# GIVEN INFORMATION:

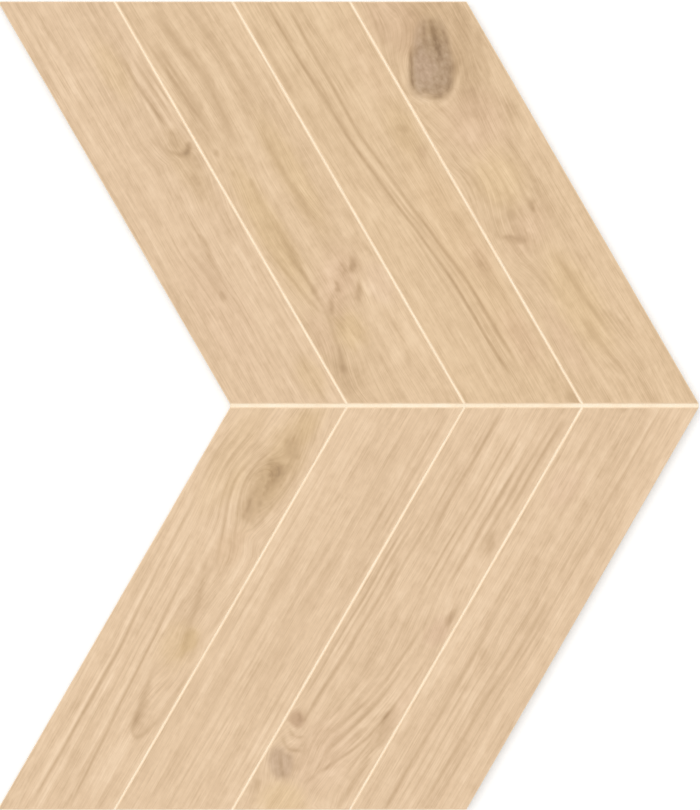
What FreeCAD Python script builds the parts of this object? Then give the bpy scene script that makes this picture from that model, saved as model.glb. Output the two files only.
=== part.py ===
"""Chevron wall tile: two rows of mitred porcelain strips, grouted together on a glass-fibre backing net.

The sheet lies face up. X runs towards the chevron's point, Y across the mitre joint, Z is up.
The origin is at the middle of the sheet's outer box, on the surface that it lies on. Millimetres.
Pieces are made in the upper row, on the +Y side, and the lower row mirrors them across the mitre joint.
"""
import FreeCAD
import Part
import math
import os

# Porcelain strips
STRIPS_PER_ROW = 4
STRIP_WIDTH = 51.0
STRIP_THICKNESS = 9.0
ROW_DEPTH = 205.0
SLANT_DEG = 30.0
FACE_BEVEL = 0.4

# Relief pressed into the back of each strip
GROOVE_WIDTH = 6.0
GROOVE_PITCH = 10.0
GROOVE_DEPTH = 0.6
GROOVE_WALL_SLOPE = 0.5

# Grouted joints
SIDE_JOINT = 1.0
MITRE_JOINT = 2.0
GROUT_BELOW_FACE = 0.45
SIDE_GROUT_DISH = 0.12
MITRE_GROUT_DISH = 0.2

# Backing net
NET_PITCH = 12.5
YARN_WIDTH = 1.2
YARN_THICKNESS = 0.5
NET_INSET = 3.0

# Worked out from the sizes above
TAN_SLANT = math.tan(math.radians(SLANT_DEG))
SIN_SLANT = math.sin(math.radians(SLANT_DEG))
COS_SLANT = math.cos(math.radians(SLANT_DEG))
STRIP_STEP = STRIP_WIDTH + SIDE_JOINT
MITRE_LENGTH = (STRIPS_PER_ROW * STRIP_STEP - SIDE_JOINT) / COS_SLANT
SHEET_LENGTH = MITRE_LENGTH + ROW_DEPTH * TAN_SLANT
POINT_X = SHEET_LENGTH / 2
NOTCH_X = POINT_X - MITRE_LENGTH
ROW_NEAR_Y = MITRE_JOINT / 2
ROW_FAR_Y = ROW_NEAR_Y + ROW_DEPTH
BACK_Z = YARN_THICKNESS
FACE_Z = BACK_Z + STRIP_THICKNESS
GROUT_HEIGHT = STRIP_THICKNESS - GROUT_BELOW_FACE

# Directions in the upper row: along a strip away from the mitre, and across it towards the point
ALONG = FreeCAD.Vector(-SIN_SLANT, COS_SLANT, 0)
ACROSS = FreeCAD.Vector(COS_SLANT, SIN_SLANT, 0)


def mirrored(shape):
    """The lower row's copy of an upper row's shape."""
    return shape.mirror(FreeCAD.Vector(0, 0, 0), FreeCAD.Vector(0, 1, 0))


def profile_face(profile, place):
    """A face bounded by a profile's lines and arcs, given as lists of points that place() puts in the sheet."""
    edges = []
    for points in profile:
        placed = [place(*point) for point in points]
        curve = Part.LineSegment(*placed) if len(placed) == 2 else Part.Arc(*placed)
        edges.append(curve.toShape())
    return Part.Face(Part.Wire(edges))


def run_through_row(profile, index):
    """Runs a profile, drawn across a strip and up from its back, along the strip and mitres both ends."""
    overrun = STRIP_STEP * (1 + TAN_SLANT)
    corner = FreeCAD.Vector(NOTCH_X + index * STRIP_STEP / COS_SLANT, ROW_NEAR_Y, BACK_Z)
    start = corner - ALONG * overrun

    def place(offset, height):
        """A point of the profile, in the sheet's frame."""
        return start + ACROSS * offset + FreeCAD.Vector(0, 0, height)

    length = ROW_DEPTH / COS_SLANT + 2 * overrun
    row_corner = FreeCAD.Vector(-SHEET_LENGTH, ROW_NEAR_Y, -STRIP_THICKNESS)
    row_slab = Part.makeBox(2 * SHEET_LENGTH, ROW_DEPTH, 3 * STRIP_THICKNESS, row_corner)
    return profile_face(profile, place).extrude(ALONG * length).common(row_slab)


def closed_outline(points):
    """Straight edges from each point to the next, and back to the first."""
    return list(zip(points, points[1:] + points[:1]))


def back_grooves(index):
    """The parallel grooves in a strip's back, spaced evenly about its middle."""
    count = int((STRIP_WIDTH - GROOVE_WIDTH) / GROOVE_PITCH)
    first = STRIP_WIDTH / 2 - (count - 1) * GROOVE_PITCH / 2
    foot = GROOVE_WIDTH / 2
    roof = foot - GROOVE_DEPTH * GROOVE_WALL_SLOPE
    below = STRIP_THICKNESS / 2
    grooves = []
    for number in range(count):
        middle = first + number * GROOVE_PITCH
        section = [
            (middle - foot, -below),
            (middle + foot, -below),
            (middle + foot, 0),
            (middle + roof, GROOVE_DEPTH),
            (middle - roof, GROOVE_DEPTH),
            (middle - foot, 0),
        ]
        grooves.append(run_through_row(closed_outline(section), index))
    return grooves


def strip(index):
    """One mitred strip: flat face with bevelled edges, square sides and a grooved back."""
    section = [(0, 0), (STRIP_WIDTH, 0), (STRIP_WIDTH, STRIP_THICKNESS), (0, STRIP_THICKNESS)]
    body = run_through_row(closed_outline(section), index)
    face_edges = [
        edge for edge in body.Edges
        if all(abs(vertex.Z - FACE_Z) < FACE_BEVEL / 2 for vertex in edge.Vertexes)
    ]
    return body.makeChamfer(FACE_BEVEL, face_edges).cut(back_grooves(index))


def grout_outline(low, high, dish):
    """Section of a joint's grout: straight sides and foot, and a top dished by the pointing tool."""
    return [
        [(low, GROUT_HEIGHT), (low, 0)],
        [(low, 0), (high, 0)],
        [(high, 0), (high, GROUT_HEIGHT)],
        [(high, GROUT_HEIGHT), ((low + high) / 2, GROUT_HEIGHT - dish), (low, GROUT_HEIGHT)],
    ]


def side_grout(index):
    """Grout in the joint beside a strip, on the side nearer the notch."""
    return run_through_row(grout_outline(-SIDE_JOINT, 0, SIDE_GROUT_DISH), index)


def mitre_grout():
    """Grout in the joint between the rows, from the notch to the point."""

    def place(offset, height):
        """A point of the joint's section, at the notch."""
        return FreeCAD.Vector(NOTCH_X, offset, BACK_Z + height)

    outline = grout_outline(-MITRE_JOINT / 2, MITRE_JOINT / 2, MITRE_GROUT_DISH)
    return profile_face(outline, place).extrude(FreeCAD.Vector(MITRE_LENGTH, 0, 0))


def joint_grout():
    """All the grout, cast as one piece: the mitre joint with the side joints of both rows."""
    sides = [side_grout(index) for index in range(1, STRIPS_PER_ROW)]
    lower_sides = [mirrored(side) for side in sides]
    return mitre_grout().multiFuse(sides + lower_sides).removeSplitter()


def yarn(x_from, x_to, y_from, y_to):
    """The footprint of a flat resin-coated yarn, on the surface that the sheet lies on."""
    return Part.makePlane(x_to - x_from, y_to - y_from, FreeCAD.Vector(x_from, y_from, 0))


def weft_yarns():
    """Yarns parallel to the mitre joint, cut off inside the row's slanting edges."""
    inset = NET_INSET / COS_SLANT
    half = YARN_WIDTH / 2
    yarns = []
    y = NET_PITCH / 2
    while y < ROW_FAR_Y - NET_INSET - half:
        shift = (y - ROW_NEAR_Y) * TAN_SLANT
        yarns.append(yarn(NOTCH_X - shift + inset, POINT_X - shift - inset, y - half, y + half))
        y += NET_PITCH
    return yarns


def warp_yarns():
    """Yarns square to the mitre joint, from it or the notch's edge to the row's outer edges."""
    inset = NET_INSET / COS_SLANT
    half = YARN_WIDTH / 2
    reach = int(POINT_X / NET_PITCH)
    yarns = []
    for number in range(-reach, reach + 1):
        x = number * NET_PITCH
        near = max(0, ROW_NEAR_Y + (NOTCH_X + inset - x) / TAN_SLANT)
        far = min(ROW_FAR_Y - NET_INSET, ROW_NEAR_Y + (POINT_X - inset - x) / TAN_SLANT)
        if far - near >= NET_PITCH:
            yarns.append(yarn(x - half, x + half, near, far))
    return yarns


def half_net():
    """The upper row's half of the net, with its yarns bonded flat where they cross."""
    yarns = weft_yarns() + warp_yarns()
    footprint = yarns[0].multiFuse(yarns[1:]).removeSplitter().Faces[0]
    return footprint.extrude(FreeCAD.Vector(0, 0, YARN_THICKNESS))


def main():
    """Builds every piece and writes each one to its own file."""
    upper_net = half_net()
    pieces = {
        "joint_grout": joint_grout(),
        "backing_net_upper": upper_net,
        "backing_net_lower": mirrored(upper_net),
    }
    for index in range(STRIPS_PER_ROW):
        upper_strip = strip(index)
        pieces[f"strip_upper_{index + 1}"] = upper_strip
        pieces[f"strip_lower_{index + 1}"] = mirrored(upper_strip)
    os.makedirs("parts", exist_ok=True)
    for name, shape in pieces.items():
        solids = shape.Solids
        print(name, len(solids), "solid", round(shape.Volume), "mm3")
        whole = solids[0] if len(solids) == 1 else Part.makeCompound(solids)
        whole.exportStep(f"parts/{name}.step")


main()
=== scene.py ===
"""Chevron wall tile: eight printed porcelain strips, the grout between them and the net behind them.

Everything is in metres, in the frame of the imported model: the sheet lies face up, X runs towards the
chevron's point, Y across the mitre joint and Z up. A strip's print is laid out in millimetres, on the
strip's own axes: u down the strip as the camera sees it, v across it from its left-hand long side.
"""
import logging
import math
from collections.abc import Callable
from dataclasses import dataclass, field
from enum import Enum
from typing import ClassVar

import bmesh
import bpy
import numpy as np
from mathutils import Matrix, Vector, noise


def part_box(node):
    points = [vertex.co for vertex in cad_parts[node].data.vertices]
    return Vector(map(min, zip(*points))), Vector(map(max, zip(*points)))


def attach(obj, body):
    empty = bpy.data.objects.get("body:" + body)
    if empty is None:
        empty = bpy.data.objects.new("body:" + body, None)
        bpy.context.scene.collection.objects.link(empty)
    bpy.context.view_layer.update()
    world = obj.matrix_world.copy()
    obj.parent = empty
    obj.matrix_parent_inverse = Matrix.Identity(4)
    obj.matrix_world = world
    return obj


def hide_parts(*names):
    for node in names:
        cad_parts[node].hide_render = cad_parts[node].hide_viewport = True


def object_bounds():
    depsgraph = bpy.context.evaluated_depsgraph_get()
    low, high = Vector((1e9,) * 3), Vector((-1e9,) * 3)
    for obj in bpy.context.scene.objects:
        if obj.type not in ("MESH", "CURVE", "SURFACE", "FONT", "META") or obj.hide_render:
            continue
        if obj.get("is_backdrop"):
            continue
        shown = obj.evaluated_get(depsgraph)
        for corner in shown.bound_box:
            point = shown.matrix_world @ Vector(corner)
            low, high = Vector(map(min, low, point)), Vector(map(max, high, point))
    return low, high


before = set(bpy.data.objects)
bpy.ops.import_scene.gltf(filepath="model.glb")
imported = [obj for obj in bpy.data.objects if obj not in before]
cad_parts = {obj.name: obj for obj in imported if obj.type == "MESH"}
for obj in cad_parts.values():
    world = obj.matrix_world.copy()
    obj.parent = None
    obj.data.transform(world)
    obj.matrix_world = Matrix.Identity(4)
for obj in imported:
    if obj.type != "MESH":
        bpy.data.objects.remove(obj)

MM = 0.001
UP = Vector((0.0, 0.0, 1.0))
WHITE = (1.0, 1.0, 1.0, 1.0)

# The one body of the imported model, which every piece belongs to
BODY = "root"

# How near two points are, in metres, to be taken for one, and how near a cut passes to meet a point
WELD_GAP = 1e-6
SAW_GAP = 1e-7

Socket = bpy.types.NodeSocket
Number = float | Socket
Colour = tuple[int, int, int]

log = logging.getLogger("chevron_tile")


class Row(Enum):
    """The two rows of strips, which meet at the mitre joint, with the sign of Y in each."""

    UPPER = 1
    LOWER = -1

    @property
    def label(self) -> str:
        """The row's name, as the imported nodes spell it."""
        return self.name.lower()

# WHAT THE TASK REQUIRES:
Give back exactly the stretch that opens on the line with "return footprint.extrude(FreeCAD.Vector(0, 0, YARN_THICKNESS))" and closes on the line with "obj.matrix_parent_inverse = Matrix.Identity(4)".

# EXPECTED ANSWER:
    return footprint.extrude(FreeCAD.Vector(0, 0, YARN_THICKNESS))


def main():
    """Builds every piece and writes each one to its own file."""
    upper_net = half_net()
    pieces = {
        "joint_grout": joint_grout(),
        "backing_net_upper": upper_net,
        "backing_net_lower": mirrored(upper_net),
    }
    for index in range(STRIPS_PER_ROW):
        upper_strip = strip(index)
        pieces[f"strip_upper_{index + 1}"] = upper_strip
        pieces[f"strip_lower_{index + 1}"] = mirrored(upper_strip)
    os.makedirs("parts", exist_ok=True)
    for name, shape in pieces.items():
        solids = shape.Solids
        print(name, len(solids), "solid", round(shape.Volume), "mm3")
        whole = solids[0] if len(solids) == 1 else Part.makeCompound(solids)
        whole.exportStep(f"parts/{name}.step")


main()
=== scene.py ===
"""Chevron wall tile: eight printed porcelain strips, the grout between them and the net behind them.

Everything is in metres, in the frame of the imported model: the sheet lies face up, X runs towards the
chevron's point, Y across the mitre joint and Z up. A strip's print is laid out in millimetres, on the
strip's own axes: u down the strip as the camera sees it, v across it from its left-hand long side.
"""
import logging
import math
from collections.abc import Callable
from dataclasses import dataclass, field
from enum import Enum
from typing import ClassVar

import bmesh
import bpy
import numpy as np
from mathutils import Matrix, Vector, noise


def part_box(node):
    points = [vertex.co for vertex in cad_parts[node].data.vertices]
    return Vector(map(min, zip(*points))), Vector(map(max, zip(*points)))


def attach(obj, body):
    empty = bpy.data.objects.get("body:" + body)
    if empty is None:
        empty = bpy.data.objects.new("body:" + body, None)
        bpy.context.scene.collection.objects.link(empty)
    bpy.context.view_layer.update()
    world = obj.matrix_world.copy()
    obj.parent = empty
    obj.matrix_parent_inverse = Matrix.Identity(4)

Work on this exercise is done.